┌──

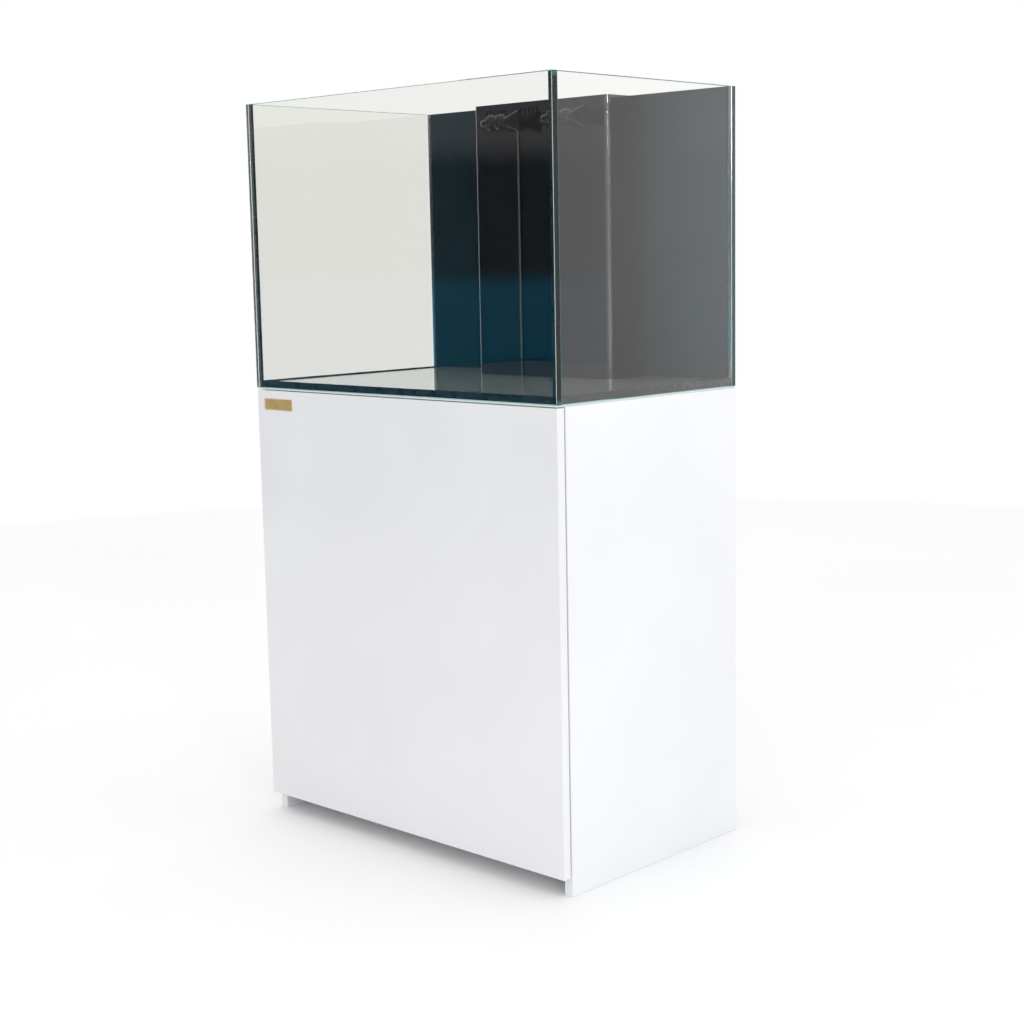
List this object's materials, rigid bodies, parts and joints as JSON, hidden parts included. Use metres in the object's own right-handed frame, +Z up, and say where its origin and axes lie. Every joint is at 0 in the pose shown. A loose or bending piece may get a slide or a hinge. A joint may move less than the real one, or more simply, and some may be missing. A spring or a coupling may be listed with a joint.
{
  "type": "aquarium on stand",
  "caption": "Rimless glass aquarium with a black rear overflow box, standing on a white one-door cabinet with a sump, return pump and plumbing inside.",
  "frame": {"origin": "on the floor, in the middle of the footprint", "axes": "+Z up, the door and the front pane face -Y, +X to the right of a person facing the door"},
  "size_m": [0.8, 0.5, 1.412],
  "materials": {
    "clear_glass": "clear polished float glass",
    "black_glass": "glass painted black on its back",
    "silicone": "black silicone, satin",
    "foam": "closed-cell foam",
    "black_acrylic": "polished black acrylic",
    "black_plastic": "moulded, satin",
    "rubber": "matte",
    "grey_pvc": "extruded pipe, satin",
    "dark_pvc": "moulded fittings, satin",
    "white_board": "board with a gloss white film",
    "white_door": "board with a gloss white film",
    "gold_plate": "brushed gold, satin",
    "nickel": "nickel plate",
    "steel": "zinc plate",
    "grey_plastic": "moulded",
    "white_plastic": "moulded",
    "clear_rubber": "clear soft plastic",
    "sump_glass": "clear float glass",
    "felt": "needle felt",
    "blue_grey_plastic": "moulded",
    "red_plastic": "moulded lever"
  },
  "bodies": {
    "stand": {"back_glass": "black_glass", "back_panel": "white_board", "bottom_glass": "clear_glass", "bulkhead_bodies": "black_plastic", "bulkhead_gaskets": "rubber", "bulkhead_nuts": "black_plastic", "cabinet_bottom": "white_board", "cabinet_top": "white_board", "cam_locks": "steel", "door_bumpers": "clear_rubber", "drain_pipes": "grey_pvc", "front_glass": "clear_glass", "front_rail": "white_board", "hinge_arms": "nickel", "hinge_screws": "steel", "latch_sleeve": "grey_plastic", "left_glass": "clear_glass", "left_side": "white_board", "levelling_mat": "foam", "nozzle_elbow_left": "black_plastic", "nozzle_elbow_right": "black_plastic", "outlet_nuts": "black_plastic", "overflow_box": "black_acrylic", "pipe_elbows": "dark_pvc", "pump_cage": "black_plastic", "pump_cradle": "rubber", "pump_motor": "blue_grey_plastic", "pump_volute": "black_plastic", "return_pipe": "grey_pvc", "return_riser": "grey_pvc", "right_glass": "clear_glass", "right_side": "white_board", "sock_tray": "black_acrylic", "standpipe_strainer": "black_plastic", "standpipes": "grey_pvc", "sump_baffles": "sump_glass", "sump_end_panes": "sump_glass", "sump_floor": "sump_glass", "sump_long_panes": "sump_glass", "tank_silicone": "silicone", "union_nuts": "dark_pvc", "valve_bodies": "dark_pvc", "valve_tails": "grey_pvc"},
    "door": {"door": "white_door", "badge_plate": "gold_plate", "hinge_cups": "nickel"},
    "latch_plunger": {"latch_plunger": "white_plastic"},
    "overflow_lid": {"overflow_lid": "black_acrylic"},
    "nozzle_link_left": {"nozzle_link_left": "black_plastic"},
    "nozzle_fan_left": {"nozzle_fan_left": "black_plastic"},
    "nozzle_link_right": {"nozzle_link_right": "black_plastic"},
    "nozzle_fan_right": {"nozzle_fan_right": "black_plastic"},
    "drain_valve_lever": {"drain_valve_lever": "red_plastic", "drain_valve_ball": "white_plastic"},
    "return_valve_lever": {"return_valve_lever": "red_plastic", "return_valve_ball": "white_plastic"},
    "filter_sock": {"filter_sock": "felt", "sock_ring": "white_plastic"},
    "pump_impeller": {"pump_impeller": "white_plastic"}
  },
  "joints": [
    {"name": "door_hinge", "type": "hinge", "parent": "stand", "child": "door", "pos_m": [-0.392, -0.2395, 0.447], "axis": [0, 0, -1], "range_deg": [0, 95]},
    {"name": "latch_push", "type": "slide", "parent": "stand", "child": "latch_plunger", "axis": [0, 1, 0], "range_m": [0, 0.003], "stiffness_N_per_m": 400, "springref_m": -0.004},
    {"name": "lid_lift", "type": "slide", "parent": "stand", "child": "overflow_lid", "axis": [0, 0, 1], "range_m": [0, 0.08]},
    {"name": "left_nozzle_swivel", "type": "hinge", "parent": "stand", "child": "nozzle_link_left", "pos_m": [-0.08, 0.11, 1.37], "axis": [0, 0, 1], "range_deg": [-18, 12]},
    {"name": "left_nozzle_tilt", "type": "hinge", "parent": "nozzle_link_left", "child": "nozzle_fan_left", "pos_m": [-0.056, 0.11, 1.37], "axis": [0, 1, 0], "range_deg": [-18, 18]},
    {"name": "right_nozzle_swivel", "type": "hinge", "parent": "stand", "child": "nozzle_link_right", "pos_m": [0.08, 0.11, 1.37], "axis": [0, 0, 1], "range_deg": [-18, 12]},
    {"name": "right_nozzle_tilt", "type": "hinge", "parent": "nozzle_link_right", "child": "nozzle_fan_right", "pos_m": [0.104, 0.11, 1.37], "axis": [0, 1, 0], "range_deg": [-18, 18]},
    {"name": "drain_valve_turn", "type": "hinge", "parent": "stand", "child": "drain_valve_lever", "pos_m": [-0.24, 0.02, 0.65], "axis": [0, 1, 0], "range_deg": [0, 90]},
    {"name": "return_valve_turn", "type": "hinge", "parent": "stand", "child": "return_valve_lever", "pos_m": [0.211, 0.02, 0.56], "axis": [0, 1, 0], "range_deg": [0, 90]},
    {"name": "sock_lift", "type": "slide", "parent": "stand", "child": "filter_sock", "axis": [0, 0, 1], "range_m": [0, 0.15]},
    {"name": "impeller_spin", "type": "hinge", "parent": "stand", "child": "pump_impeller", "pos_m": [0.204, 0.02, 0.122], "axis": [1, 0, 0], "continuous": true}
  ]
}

└──
┌──

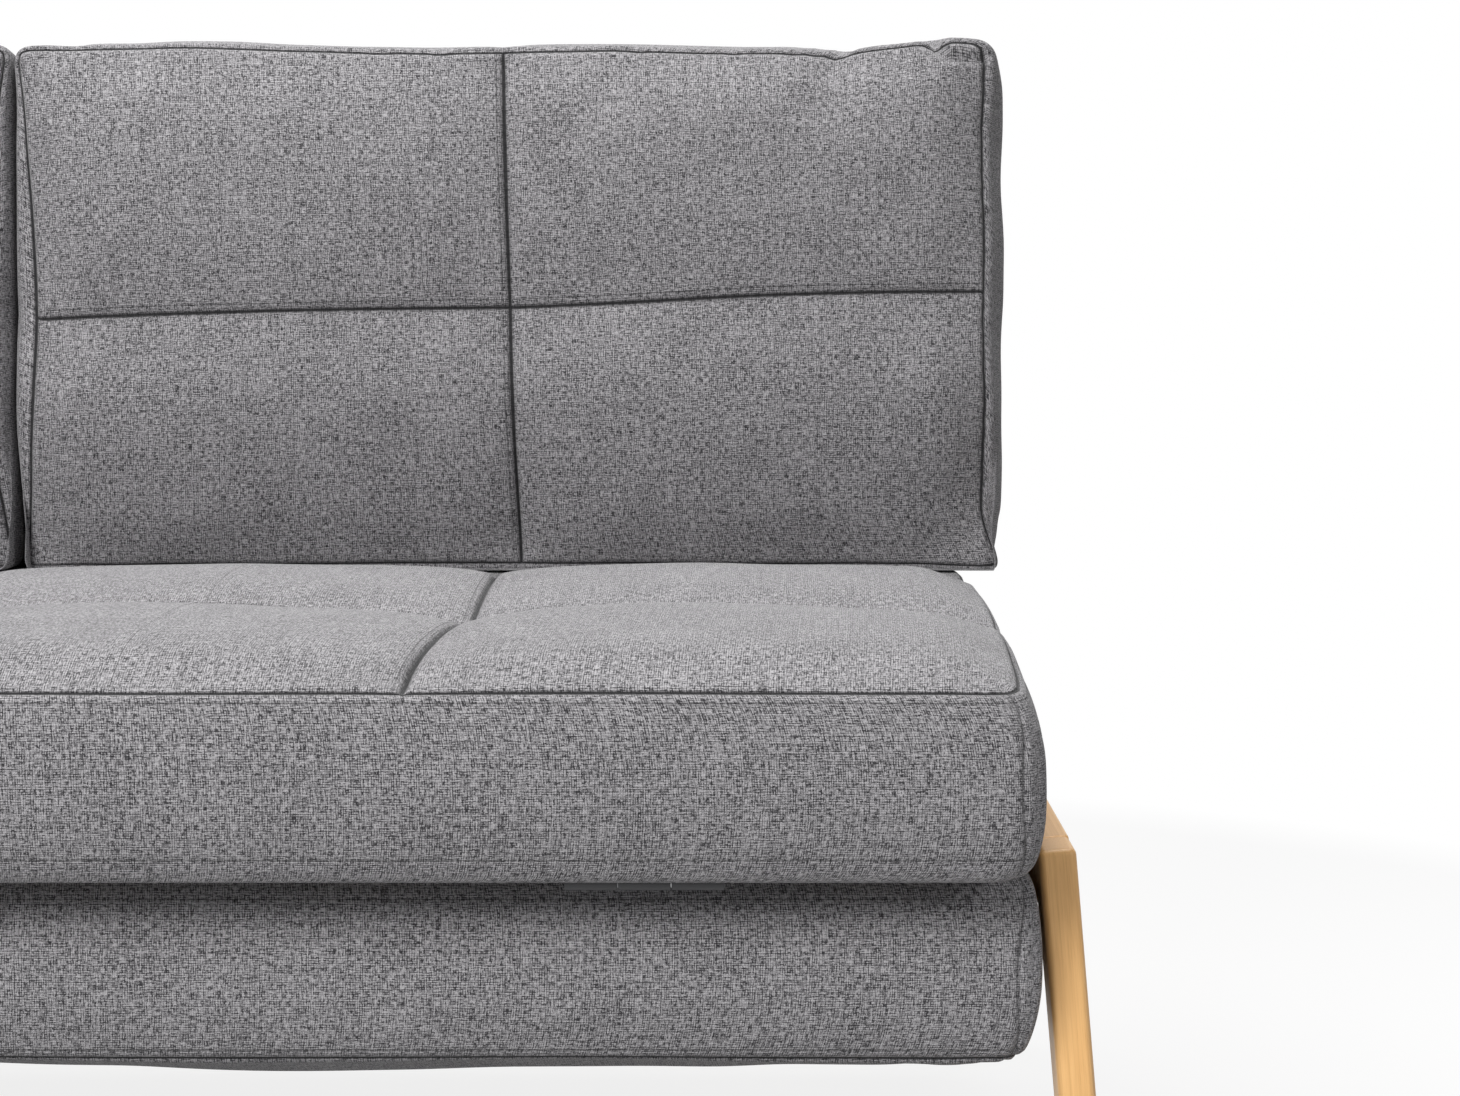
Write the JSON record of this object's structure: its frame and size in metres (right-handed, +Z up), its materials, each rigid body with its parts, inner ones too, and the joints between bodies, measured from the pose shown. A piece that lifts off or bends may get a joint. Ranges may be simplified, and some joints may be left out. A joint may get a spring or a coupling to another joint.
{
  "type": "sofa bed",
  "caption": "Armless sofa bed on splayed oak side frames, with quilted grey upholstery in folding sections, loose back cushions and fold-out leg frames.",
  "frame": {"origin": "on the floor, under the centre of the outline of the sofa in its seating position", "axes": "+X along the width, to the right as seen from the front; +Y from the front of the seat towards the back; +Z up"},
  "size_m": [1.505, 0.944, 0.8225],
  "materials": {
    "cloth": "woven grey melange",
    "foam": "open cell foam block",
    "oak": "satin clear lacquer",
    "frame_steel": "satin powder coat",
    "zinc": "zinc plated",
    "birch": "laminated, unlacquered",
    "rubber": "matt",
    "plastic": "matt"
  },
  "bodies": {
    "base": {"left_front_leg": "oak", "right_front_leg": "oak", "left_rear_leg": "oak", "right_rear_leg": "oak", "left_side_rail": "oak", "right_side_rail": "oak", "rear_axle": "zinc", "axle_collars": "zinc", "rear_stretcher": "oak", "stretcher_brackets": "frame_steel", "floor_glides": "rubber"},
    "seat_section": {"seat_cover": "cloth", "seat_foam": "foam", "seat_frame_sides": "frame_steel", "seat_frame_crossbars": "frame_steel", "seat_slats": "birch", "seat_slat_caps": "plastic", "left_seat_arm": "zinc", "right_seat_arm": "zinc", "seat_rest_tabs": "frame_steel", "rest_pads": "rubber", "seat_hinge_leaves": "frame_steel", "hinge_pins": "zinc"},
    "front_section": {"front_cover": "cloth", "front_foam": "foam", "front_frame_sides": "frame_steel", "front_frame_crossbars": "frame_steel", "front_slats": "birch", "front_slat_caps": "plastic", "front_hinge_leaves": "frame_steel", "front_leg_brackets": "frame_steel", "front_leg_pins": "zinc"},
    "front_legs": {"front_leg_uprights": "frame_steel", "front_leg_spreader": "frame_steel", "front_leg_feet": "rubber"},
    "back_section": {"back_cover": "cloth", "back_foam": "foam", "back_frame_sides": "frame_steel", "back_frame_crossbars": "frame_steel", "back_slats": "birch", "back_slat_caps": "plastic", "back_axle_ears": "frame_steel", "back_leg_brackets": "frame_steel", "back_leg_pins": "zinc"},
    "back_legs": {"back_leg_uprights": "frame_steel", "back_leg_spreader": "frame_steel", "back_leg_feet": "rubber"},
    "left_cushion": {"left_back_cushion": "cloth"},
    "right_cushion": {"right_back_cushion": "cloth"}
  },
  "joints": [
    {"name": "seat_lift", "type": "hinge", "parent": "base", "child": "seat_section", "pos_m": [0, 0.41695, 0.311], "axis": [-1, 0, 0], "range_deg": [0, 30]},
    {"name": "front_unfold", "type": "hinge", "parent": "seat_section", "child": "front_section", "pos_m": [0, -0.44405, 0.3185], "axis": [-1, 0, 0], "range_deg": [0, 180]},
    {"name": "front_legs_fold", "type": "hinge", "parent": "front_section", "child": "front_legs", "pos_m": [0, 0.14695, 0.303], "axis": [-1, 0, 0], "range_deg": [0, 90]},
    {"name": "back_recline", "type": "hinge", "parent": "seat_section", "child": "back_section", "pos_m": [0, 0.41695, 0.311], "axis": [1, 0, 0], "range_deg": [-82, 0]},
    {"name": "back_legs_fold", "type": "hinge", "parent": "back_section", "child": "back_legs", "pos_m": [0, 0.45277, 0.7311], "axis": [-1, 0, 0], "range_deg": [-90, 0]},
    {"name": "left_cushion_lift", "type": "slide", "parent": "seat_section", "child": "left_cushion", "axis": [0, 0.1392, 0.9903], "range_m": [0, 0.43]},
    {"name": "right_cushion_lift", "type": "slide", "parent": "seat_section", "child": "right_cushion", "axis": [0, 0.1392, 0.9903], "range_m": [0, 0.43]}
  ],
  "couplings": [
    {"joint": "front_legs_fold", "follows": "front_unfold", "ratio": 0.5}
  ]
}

└──
┌──

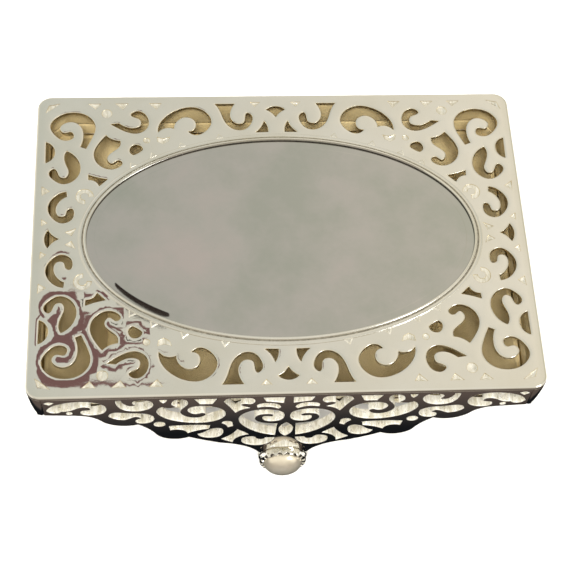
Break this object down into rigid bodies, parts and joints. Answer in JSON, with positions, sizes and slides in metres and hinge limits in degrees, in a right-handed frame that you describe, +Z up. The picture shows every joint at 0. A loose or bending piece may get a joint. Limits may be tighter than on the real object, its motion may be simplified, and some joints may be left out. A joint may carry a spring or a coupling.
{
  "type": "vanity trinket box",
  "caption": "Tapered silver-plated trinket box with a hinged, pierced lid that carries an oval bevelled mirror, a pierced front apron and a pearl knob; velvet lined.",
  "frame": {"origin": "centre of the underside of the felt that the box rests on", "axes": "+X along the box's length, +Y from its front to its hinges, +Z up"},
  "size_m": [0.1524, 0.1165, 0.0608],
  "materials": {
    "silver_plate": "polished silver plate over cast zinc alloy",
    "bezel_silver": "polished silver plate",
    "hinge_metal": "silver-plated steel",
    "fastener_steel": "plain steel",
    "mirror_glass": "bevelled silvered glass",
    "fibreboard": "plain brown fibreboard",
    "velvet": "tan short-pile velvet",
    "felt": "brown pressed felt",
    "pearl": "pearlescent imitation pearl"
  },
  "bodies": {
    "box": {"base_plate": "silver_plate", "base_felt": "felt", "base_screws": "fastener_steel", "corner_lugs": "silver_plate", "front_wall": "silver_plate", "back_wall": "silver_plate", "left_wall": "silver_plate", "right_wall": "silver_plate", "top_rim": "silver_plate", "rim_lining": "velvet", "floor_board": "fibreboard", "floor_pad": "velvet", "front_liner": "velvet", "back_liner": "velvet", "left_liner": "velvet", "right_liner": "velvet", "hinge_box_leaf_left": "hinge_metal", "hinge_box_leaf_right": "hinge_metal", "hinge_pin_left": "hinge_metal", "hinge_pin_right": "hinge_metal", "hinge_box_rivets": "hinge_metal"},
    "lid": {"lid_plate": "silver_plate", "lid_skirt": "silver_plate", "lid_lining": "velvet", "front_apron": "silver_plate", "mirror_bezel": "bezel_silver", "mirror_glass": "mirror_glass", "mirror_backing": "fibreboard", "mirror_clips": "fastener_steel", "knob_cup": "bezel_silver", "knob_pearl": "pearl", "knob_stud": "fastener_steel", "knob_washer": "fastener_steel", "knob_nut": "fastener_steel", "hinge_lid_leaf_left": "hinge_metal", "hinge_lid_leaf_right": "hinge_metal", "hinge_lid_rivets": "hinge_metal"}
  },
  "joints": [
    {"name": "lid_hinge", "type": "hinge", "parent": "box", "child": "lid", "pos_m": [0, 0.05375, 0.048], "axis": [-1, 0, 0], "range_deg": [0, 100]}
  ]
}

└──

Instructions to follow:
Scan the material above for the string "origin" and report each line where you find it.

Result below:
List this object's materials, rigid bodies, parts and joints as JSON, hidden parts included. Use metres in the object's own right-handed frame, +Z up, and say where its origin and axes lie. Every joint is at 0 in the pose shown. A loose or bending piece may get a slide or a hinge. A joint may move less than the real one, or more simply, and some may be missing. A spring or a coupling may be listed with a joint.
  "frame": {"origin": "on the floor, in the middle of the footprint", "axes": "+Z up, the door and the front pane face -Y, +X to the right of a person facing the door"},
  "frame": {"origin": "on the floor, under the centre of the outline of the sofa in its seating position", "axes": "+X along the width, to the right as seen from the front; +Y from the front of the seat towards the back; +Z up"},
  "frame": {"origin": "centre of the underside of the felt that the box rests on", "axes": "+X along the box's length, +Y from its front to its hinges, +Z up"},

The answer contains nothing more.